Although the spectrum is continuous, with no clear boundaries between one color and the next, the ranges may be used as an approximation.[9]
Spectroscopy is the study of objects based on the spectrum of color they emit or absorb. Spectroscopy is an important investigative tool in astronomy where scientists use it to analyze the properties of distant objects. Typically, astronomical spectroscopy uses high-dispersion diffraction gratings to observe spectra at very high spectral resolutions. Helium was first detected by analyzing the spectrum of the Sun. Chemical elements can be detected in astronomical objects by emission lines and absorption lines. The shifting of spectral lines can be used to measure the red shift or blue shift of distant or fast-moving objects. The first exoplanets were discovered by analyzing the Doppler shift of stars at a resolution that revealed variations in radial velocity as small as a few meters per second. The presence of planets was revealed by their gravitational influence on the motion of the stars.

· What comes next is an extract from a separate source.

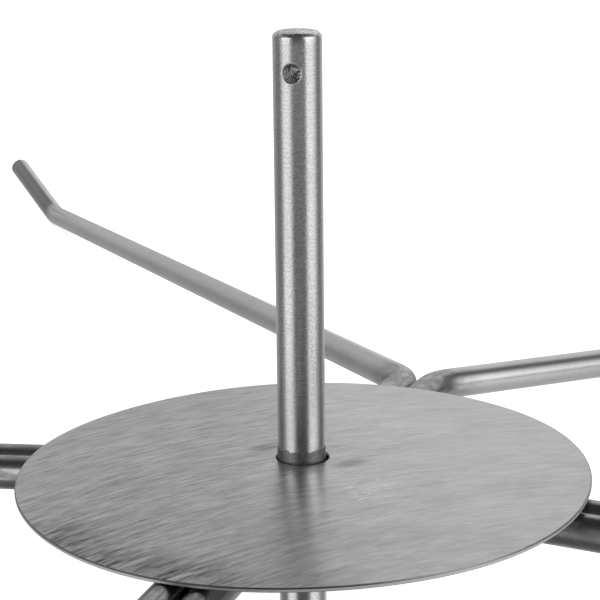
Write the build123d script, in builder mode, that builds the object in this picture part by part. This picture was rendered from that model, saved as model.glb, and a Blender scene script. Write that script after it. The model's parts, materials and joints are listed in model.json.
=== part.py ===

Color displays (e.g., computer monitors and televisions) mix red, green, and blue color to create colors within their respective color triangles, and so can only approximately represent spectral colors, which are in general outside any color triangle.
Colors outside the color gamut of the display device result in negative values. If color accurate reproduction of the spectrum is desired, negative values can be avoided by rendering the spectra on a gray background. This gives an accurate simulation of looking at a spectrum on a gray background.[10]